Badilla: Dignity, change and solidarity. If we analyze the Holy Father’s texts, the message he left to the local Churches in short is “you must support these people in change, because the dignity of persons is at stake. And this can only be done if there is collaboration and solidarity between the parties.”
ZENIT: The choice of these three countries was already significant, certainly not central in global geo-politics. Yet again the option for the peripheries …

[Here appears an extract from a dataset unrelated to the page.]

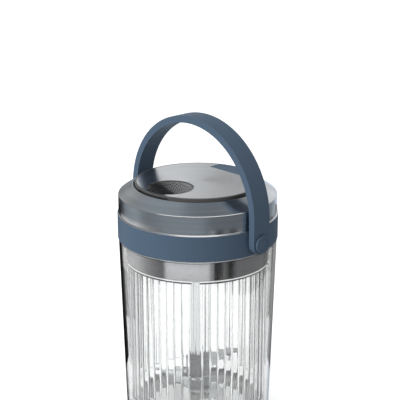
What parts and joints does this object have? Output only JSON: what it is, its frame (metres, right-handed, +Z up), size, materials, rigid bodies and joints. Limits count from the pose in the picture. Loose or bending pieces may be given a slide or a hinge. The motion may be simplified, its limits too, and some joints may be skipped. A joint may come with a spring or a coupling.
{
  "type": "hand crank blender",
  "caption": "Hand-cranked jar blender: geared crank wheel in a steel lid, clear fluted double-wall jar, shaft with blades and a swinging carry handle.",
  "frame": {"origin": "centre of the foot ring's underside, on the table", "axes": "+Z up along the jar, X along the pivot line of the handle, -Y the side with the finger dimple"},
  "size_m": [0.1028, 0.0912, 0.1816],
  "materials": {
    "clear_plastic": "clear glossy copolyester, fluted inside",
    "slate_plastic": "soft-touch slate blue, matte",
    "slate_rubber": "slate blue silicone rubber, matte",
    "polished_steel": "fine-brushed stainless steel, near mirror",
    "steel": "plain turned stainless steel",
    "blade_steel": "ground stainless steel, sharpened edges",
    "dark_plastic": "moulded dark grey plastic",
    "grey_plastic": "moulded mid grey plastic",
    "gear_plastic": "natural acetal, satin",
    "grip_rubber": "black elastomer with fine raised dots",
    "bronze": "oil-filled sintered bronze",
    "silicone": "translucent silicone"
  },
  "bodies": {
    "jar": {"outer_shell": "clear_plastic", "inner_liner": "clear_plastic", "neck_collar": "polished_steel", "foot_ring": "slate_rubber", "foot_bearing": "gear_plastic"},
    "gasket": {"lid_gasket": "silicone"},
    "lid": {"carry_ring": "slate_plastic", "lid_shell": "polished_steel", "bearing_plate": "grey_plastic", "crank_bush": "bronze", "plug_cup": "grey_plastic", "ring_gear": "gear_plastic", "shaft_bush": "bronze", "shaft_seal": "grip_rubber", "plate_screws": "steel", "handle_pins": "slate_plastic"},
    "handle": {"carry_handle": "slate_plastic"},
    "crank": {"crank_facing": "polished_steel", "crank_wheel": "dark_plastic", "grip_pad": "grip_rubber", "planet_carrier": "grey_plastic", "planet_axles": "steel", "carrier_screw": "steel", "carrier_washer": "bronze", "flap_wire": "steel"},
    "flap": {"crank_flap": "slate_plastic"},
    "planet_1": {"planet_gear_1": "gear_plastic"},
    "planet_2": {"planet_gear_2": "gear_plastic"},
    "planet_3": {"planet_gear_3": "gear_plastic"},
    "drive": {"drive_shaft": "steel", "sun_gear": "gear_plastic", "thrust_washer": "bronze", "retaining_clip": "steel", "blade_hub": "grey_plastic", "upper_blade": "blade_steel", "blade_spacer": "grey_plastic", "lower_blade": "blade_steel", "blade_nut": "steel"}
  },
  "joints": [
    {"name": "lid_lift", "type": "slide", "parent": "jar", "child": "gasket", "axis": [0, 0, 1], "range_m": [0, 0.115]},
    {"name": "lid_turn", "type": "hinge", "parent": "gasket", "child": "lid", "pos_m": [0, 0, 0.11215], "axis": [0, 0, 1], "range_deg": [-45, 0]},
    {"name": "handle_swing", "type": "hinge", "parent": "lid", "child": "handle", "pos_m": [0, 0, 0.11915], "axis": [1, 0, 0], "range_deg": [-115, 115]},
    {"name": "crank_spin", "type": "hinge", "parent": "lid", "child": "crank", "pos_m": [0, 0, 0.13215], "axis": [0, 0, 1], "continuous": true},
    {"name": "flap_fold", "type": "hinge", "parent": "crank", "child": "flap", "pos_m": [0, 0.025, 0.14315], "axis": [1, 0, 0], "range_deg": [0, 90]},
    {"name": "shaft_spin", "type": "hinge", "parent": "lid", "child": "drive", "pos_m": [0, 0, 0.11215], "axis": [0, 0, 1], "continuous": true},
    {"name": "planet_spin_1", "type": "hinge", "parent": "crank", "child": "planet_1", "pos_m": [0.0165, 0, 0.11765], "axis": [0, 0, 1], "continuous": true},
    {"name": "planet_spin_2", "type": "hinge", "parent": "crank", "child": "planet_2", "pos_m": [-0.00825, 0.01429, 0.11765], "axis": [0, 0, 1], "continuous": true},
    {"name": "planet_spin_3", "type": "hinge", "parent": "crank", "child": "planet_3", "pos_m": [-0.00825, -0.01429, 0.11765], "axis": [0, 0, 1], "continuous": true}
  ],
  "couplings": [
    {"joint": "shaft_spin", "follows": "crank_spin", "ratio": 5.5},
    {"joint": "planet_spin_1", "follows": "crank_spin", "ratio": -2.5714},
    {"joint": "planet_spin_2", "follows": "crank_spin", "ratio": -2.5714},
    {"joint": "planet_spin_3", "follows": "crank_spin", "ratio": -2.5714}
  ]
}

Badilla: I have described Francis’ trip to South America as a “journey of the soul.” A journey – that is also confirmed by sources close to him – which is an old plan of his since his election to the Chair of Peter and which is tied to his experience in Buenos Aires when, as Provincial of the Jesuits, he established many social and human relations with fellow Jesuits of those countries. He sent people to study in Ecuador, Bolivia and Paraguay, and he took already ordained Jesuits to Buenos Aires. In addition, it is already per se a great “periphery.” And he chose this strange corridor that goes from the Pacific to the Atlantic precisely because he holds that it is “the periphery of the periphery”: weak countries, squeezed, as people or as Churches, to the south by Argentina and Chile, to the north by Brazil, Venezuela and Colombia. Therefore, he applied the same scheme he used in Europe, where he visited Bosnia and Albania first, in line with the two geo-ecclesial choices, because the Pope has a geo-ecclesial policy: he uses trips, the “itinerant Magisterium” as part of the Pontifical Magisterium.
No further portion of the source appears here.